▶ _Instructions to follow_:
Copy out exactly the lines from the start of the data to the line containing "heating and control". Include both.
**** Data for this task
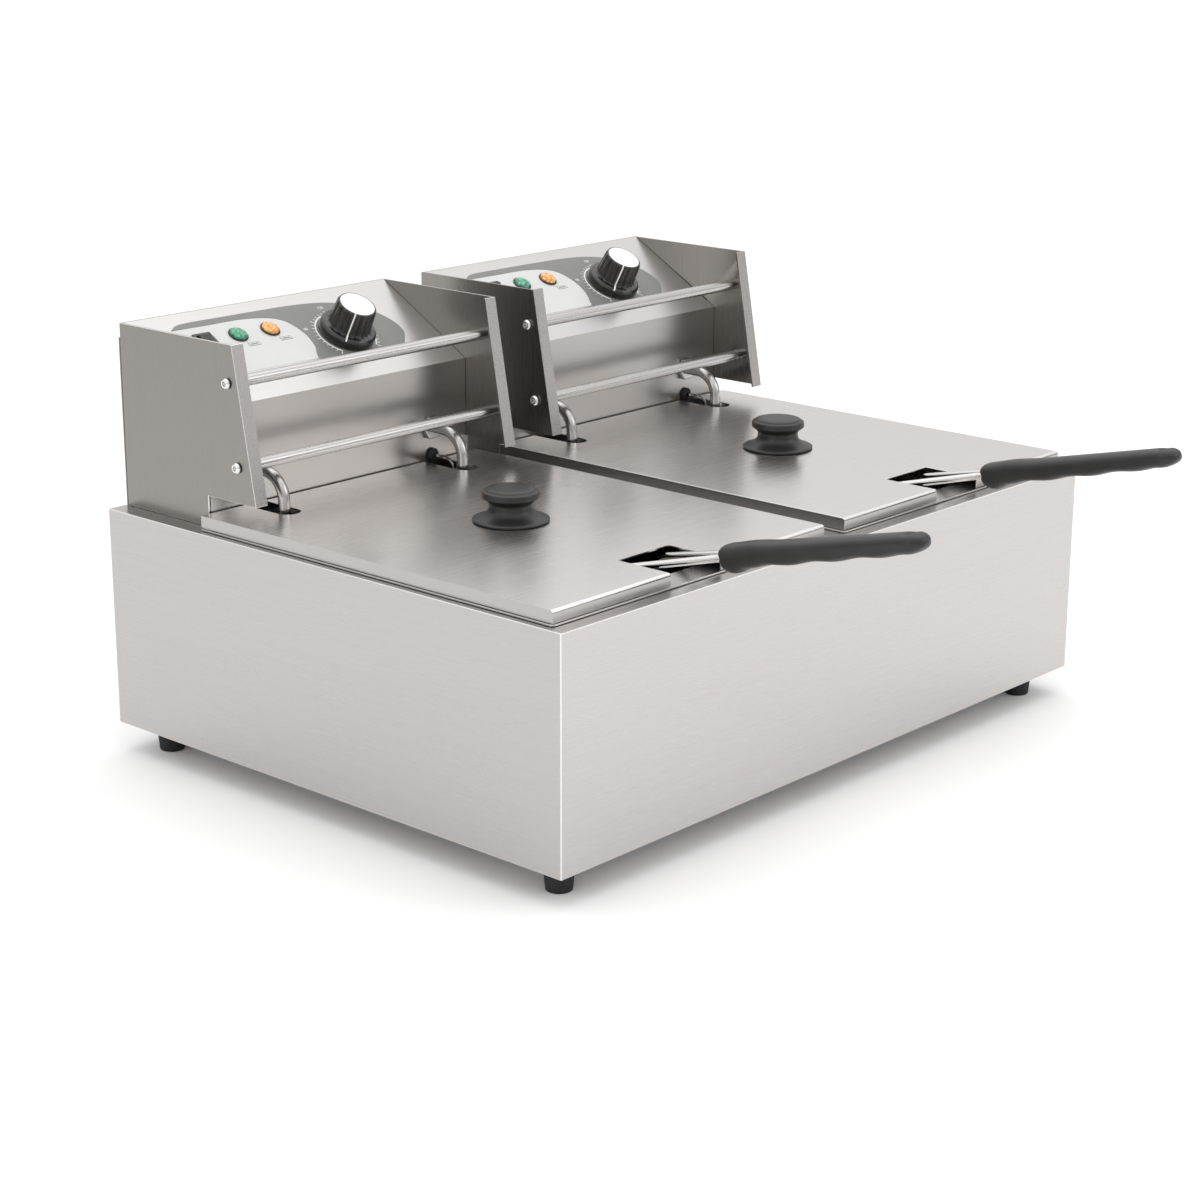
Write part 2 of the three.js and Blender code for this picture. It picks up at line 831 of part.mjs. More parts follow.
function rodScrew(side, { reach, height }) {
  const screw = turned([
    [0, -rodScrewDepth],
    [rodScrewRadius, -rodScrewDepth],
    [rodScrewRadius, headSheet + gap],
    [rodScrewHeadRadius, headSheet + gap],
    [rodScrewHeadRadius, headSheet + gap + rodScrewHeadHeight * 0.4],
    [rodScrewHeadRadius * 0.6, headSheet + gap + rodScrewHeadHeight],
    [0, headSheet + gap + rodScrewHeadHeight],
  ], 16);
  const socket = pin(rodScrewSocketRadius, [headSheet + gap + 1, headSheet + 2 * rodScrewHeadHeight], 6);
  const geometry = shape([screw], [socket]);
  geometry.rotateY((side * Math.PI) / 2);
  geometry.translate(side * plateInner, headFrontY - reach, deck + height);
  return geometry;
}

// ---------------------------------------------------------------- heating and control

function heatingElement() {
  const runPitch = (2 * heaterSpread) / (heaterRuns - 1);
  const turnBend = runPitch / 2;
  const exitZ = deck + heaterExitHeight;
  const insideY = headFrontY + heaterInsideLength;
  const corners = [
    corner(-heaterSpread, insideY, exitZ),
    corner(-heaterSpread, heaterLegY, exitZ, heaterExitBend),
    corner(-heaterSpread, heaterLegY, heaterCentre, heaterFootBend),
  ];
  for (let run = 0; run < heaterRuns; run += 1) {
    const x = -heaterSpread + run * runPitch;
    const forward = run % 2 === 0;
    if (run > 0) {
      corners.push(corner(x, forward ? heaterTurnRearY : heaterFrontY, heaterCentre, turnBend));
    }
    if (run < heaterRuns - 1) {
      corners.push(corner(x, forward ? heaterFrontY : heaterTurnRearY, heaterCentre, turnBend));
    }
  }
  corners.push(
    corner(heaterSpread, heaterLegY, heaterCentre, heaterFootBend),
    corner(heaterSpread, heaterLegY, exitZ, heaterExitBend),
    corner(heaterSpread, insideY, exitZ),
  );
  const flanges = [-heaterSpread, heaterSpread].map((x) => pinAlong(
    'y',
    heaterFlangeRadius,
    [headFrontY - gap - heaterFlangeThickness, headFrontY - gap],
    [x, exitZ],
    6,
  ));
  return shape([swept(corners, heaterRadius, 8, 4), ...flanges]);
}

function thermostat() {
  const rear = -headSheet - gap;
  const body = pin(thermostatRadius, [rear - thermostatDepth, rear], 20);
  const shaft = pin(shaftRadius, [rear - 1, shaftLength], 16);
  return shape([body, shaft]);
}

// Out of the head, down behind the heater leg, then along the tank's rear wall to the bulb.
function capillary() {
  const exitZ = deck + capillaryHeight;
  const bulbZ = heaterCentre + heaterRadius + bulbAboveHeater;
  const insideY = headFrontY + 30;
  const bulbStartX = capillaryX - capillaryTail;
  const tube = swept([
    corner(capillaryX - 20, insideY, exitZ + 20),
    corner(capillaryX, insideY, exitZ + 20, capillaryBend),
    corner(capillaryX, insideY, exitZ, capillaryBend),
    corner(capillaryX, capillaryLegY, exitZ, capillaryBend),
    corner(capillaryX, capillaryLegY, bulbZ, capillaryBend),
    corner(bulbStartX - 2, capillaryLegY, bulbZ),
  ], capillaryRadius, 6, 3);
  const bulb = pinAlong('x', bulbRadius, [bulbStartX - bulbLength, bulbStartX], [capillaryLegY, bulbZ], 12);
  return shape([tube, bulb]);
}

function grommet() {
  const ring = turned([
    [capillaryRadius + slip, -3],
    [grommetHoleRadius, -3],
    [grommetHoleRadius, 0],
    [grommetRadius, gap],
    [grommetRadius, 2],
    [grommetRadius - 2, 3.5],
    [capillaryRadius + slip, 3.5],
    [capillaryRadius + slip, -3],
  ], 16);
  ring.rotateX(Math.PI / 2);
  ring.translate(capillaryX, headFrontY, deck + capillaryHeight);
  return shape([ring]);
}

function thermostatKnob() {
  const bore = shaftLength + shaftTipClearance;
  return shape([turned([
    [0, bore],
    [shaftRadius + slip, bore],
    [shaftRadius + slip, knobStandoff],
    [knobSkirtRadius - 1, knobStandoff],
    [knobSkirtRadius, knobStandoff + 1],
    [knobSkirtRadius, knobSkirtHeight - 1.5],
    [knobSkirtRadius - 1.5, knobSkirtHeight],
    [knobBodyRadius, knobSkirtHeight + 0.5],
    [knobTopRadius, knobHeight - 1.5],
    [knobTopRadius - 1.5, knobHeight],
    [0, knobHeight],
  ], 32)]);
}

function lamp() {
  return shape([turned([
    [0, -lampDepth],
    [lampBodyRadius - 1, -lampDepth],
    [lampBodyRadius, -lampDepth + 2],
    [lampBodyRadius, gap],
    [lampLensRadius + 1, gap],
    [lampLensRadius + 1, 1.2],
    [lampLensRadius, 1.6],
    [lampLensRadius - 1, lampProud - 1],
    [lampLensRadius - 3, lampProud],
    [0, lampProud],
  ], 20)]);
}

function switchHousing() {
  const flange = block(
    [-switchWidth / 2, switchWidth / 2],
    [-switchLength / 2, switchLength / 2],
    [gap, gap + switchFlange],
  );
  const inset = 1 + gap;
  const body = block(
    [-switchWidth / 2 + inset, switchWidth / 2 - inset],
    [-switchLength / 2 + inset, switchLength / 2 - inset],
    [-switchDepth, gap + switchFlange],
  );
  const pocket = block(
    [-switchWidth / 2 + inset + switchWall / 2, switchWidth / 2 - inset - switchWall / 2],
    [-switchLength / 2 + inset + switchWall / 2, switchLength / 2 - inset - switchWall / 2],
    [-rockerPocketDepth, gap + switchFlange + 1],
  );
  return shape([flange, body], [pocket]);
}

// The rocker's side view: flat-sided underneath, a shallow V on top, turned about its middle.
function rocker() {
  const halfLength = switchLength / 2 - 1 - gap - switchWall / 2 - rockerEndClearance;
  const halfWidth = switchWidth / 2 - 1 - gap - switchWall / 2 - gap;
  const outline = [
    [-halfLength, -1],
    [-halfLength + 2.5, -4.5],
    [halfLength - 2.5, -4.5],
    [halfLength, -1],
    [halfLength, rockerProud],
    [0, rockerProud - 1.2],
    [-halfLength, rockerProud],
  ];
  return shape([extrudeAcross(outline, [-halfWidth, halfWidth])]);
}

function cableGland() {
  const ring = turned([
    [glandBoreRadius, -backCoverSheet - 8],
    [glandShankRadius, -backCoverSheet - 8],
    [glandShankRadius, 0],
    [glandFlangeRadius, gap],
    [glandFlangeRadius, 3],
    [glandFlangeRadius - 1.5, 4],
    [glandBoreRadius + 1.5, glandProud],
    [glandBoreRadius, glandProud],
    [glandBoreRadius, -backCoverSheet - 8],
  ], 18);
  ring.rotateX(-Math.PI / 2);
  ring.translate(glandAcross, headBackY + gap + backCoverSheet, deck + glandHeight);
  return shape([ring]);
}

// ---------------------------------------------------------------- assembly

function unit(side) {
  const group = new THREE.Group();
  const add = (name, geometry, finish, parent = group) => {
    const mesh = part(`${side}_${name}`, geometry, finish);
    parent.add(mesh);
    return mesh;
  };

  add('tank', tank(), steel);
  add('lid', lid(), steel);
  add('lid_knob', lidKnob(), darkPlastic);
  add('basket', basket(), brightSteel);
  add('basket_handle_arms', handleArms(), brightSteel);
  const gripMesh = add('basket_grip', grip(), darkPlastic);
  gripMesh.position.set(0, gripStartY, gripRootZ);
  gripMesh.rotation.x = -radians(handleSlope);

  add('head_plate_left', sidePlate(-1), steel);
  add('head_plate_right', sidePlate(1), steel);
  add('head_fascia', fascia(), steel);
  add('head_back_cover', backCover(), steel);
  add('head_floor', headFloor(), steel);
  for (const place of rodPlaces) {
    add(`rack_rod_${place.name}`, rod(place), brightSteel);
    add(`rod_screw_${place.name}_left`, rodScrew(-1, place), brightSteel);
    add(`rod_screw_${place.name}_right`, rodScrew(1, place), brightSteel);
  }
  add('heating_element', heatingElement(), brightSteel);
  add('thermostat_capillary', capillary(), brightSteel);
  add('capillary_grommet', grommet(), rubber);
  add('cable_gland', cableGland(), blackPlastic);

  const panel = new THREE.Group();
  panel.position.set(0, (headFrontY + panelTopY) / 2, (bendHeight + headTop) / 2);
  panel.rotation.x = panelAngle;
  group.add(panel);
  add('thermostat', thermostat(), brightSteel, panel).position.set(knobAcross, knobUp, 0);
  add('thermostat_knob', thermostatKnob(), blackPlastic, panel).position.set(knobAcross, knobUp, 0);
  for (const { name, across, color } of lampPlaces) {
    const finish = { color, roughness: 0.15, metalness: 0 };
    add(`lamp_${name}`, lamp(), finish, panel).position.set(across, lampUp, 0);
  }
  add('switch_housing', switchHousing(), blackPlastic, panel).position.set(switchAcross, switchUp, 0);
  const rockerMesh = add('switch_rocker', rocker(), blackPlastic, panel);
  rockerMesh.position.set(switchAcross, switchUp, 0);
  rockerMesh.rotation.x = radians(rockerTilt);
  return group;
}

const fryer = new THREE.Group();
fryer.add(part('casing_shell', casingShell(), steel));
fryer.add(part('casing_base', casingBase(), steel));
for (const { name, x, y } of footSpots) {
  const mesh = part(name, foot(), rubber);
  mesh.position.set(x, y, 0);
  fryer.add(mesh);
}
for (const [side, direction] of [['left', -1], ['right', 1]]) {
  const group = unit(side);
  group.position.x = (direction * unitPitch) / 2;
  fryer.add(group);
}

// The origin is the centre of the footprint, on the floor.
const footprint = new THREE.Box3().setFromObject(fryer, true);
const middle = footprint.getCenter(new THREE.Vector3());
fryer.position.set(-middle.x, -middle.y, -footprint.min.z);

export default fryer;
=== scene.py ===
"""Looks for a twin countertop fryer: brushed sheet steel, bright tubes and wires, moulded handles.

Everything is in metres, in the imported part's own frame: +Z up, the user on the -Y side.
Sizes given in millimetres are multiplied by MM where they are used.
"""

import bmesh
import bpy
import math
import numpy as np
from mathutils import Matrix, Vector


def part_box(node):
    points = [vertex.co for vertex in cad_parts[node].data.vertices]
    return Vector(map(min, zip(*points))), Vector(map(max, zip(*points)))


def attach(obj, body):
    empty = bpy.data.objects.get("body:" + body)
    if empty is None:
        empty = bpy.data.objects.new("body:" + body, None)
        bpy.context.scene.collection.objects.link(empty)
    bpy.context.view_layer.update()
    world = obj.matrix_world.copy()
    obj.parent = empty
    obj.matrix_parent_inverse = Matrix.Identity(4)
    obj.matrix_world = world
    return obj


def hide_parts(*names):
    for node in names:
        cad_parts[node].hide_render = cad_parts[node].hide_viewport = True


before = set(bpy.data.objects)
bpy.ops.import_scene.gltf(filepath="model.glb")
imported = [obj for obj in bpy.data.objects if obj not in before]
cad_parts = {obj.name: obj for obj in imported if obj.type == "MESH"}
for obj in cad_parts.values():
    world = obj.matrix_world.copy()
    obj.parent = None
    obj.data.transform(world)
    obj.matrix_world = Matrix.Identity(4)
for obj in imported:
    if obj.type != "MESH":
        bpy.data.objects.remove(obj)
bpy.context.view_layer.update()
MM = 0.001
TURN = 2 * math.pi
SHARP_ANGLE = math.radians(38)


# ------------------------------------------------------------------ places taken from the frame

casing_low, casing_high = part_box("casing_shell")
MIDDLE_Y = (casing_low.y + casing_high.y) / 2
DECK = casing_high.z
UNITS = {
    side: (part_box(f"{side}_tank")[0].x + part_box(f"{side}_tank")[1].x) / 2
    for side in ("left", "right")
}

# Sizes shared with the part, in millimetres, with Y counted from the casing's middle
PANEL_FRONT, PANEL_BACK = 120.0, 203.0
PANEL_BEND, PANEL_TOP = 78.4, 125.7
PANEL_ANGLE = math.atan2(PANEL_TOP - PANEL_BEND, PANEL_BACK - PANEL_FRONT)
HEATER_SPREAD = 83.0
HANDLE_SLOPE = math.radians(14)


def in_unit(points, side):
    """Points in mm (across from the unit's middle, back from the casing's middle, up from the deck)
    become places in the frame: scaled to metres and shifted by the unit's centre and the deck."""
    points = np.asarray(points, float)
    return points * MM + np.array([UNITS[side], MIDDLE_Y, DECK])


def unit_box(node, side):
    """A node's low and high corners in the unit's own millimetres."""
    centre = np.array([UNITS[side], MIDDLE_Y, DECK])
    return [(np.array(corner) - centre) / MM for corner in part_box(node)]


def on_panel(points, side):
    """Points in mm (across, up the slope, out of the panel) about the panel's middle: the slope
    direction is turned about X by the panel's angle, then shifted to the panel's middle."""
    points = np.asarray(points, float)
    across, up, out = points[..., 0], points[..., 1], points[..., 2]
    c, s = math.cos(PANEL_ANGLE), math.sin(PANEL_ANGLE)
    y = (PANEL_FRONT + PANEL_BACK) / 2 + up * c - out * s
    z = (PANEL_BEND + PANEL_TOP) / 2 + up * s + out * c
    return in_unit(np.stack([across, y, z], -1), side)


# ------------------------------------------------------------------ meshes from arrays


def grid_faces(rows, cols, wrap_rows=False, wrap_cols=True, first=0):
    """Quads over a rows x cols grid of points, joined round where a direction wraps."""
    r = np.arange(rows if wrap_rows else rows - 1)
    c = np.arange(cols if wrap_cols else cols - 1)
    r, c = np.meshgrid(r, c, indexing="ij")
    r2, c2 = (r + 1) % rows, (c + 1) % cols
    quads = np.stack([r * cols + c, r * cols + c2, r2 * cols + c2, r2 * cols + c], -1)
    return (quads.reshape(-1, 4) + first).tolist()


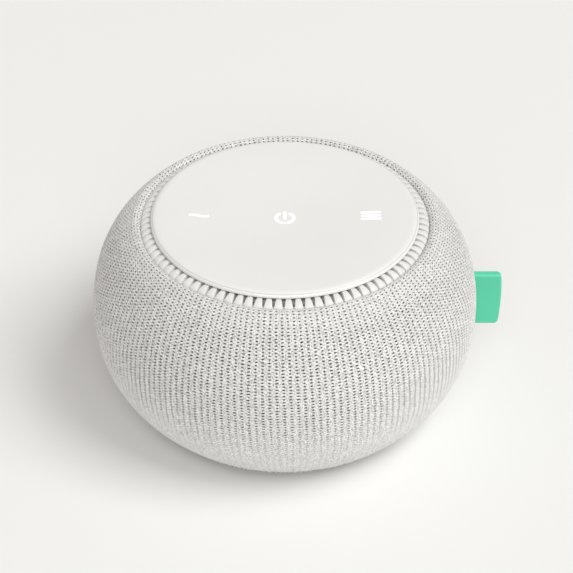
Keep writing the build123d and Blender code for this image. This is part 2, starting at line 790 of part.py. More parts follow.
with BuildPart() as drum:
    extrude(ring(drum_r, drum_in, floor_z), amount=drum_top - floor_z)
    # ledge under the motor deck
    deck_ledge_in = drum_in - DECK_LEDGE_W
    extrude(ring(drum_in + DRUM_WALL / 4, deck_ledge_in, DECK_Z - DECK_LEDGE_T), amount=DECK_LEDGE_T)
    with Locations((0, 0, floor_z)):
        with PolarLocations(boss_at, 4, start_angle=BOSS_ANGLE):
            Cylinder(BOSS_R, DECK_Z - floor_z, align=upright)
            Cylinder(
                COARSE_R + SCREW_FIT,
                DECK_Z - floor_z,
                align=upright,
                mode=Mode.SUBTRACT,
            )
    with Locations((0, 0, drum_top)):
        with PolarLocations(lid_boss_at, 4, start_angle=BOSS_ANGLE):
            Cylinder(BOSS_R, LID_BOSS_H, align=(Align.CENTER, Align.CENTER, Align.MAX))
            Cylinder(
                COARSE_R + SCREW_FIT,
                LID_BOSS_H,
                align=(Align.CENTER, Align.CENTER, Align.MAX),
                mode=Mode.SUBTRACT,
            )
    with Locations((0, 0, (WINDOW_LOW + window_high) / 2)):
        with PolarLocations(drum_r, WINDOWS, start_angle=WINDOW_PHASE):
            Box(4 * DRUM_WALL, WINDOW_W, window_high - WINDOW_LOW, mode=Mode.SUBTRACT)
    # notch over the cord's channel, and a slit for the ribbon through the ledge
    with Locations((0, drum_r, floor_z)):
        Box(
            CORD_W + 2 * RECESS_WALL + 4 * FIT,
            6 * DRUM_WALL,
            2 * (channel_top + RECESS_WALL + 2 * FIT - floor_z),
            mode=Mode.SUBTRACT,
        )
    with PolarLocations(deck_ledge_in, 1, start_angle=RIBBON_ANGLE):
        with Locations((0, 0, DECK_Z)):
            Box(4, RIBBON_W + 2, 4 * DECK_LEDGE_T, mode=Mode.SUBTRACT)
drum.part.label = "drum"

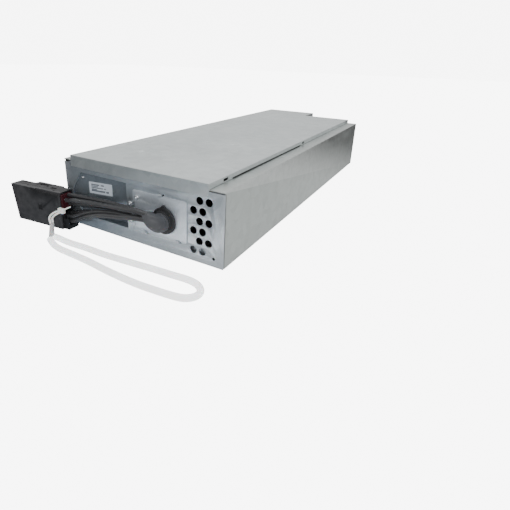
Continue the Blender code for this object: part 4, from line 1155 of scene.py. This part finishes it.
********
▶ _Exercise answer_:
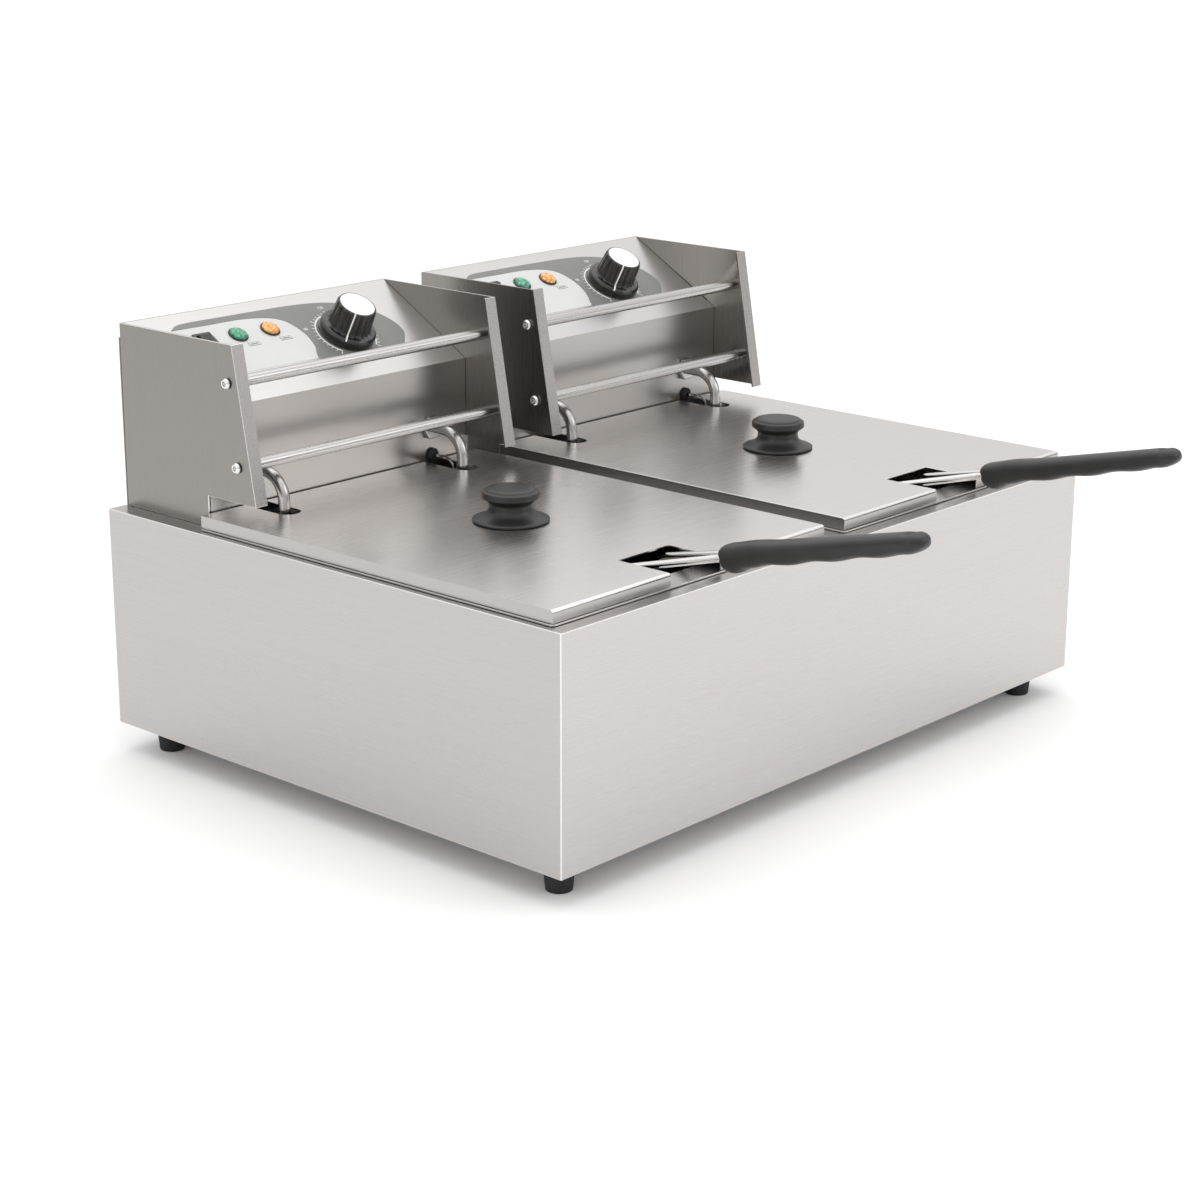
Write part 2 of the three.js and Blender code for this picture. It picks up at line 831 of part.mjs. More parts follow.
function rodScrew(side, { reach, height }) {
  const screw = turned([
    [0, -rodScrewDepth],
    [rodScrewRadius, -rodScrewDepth],
    [rodScrewRadius, headSheet + gap],
    [rodScrewHeadRadius, headSheet + gap],
    [rodScrewHeadRadius, headSheet + gap + rodScrewHeadHeight * 0.4],
    [rodScrewHeadRadius * 0.6, headSheet + gap + rodScrewHeadHeight],
    [0, headSheet + gap + rodScrewHeadHeight],
  ], 16);
  const socket = pin(rodScrewSocketRadius, [headSheet + gap + 1, headSheet + 2 * rodScrewHeadHeight], 6);
  const geometry = shape([screw], [socket]);
  geometry.rotateY((side * Math.PI) / 2);
  geometry.translate(side * plateInner, headFrontY - reach, deck + height);
  return geometry;
}

// ---------------------------------------------------------------- heating and control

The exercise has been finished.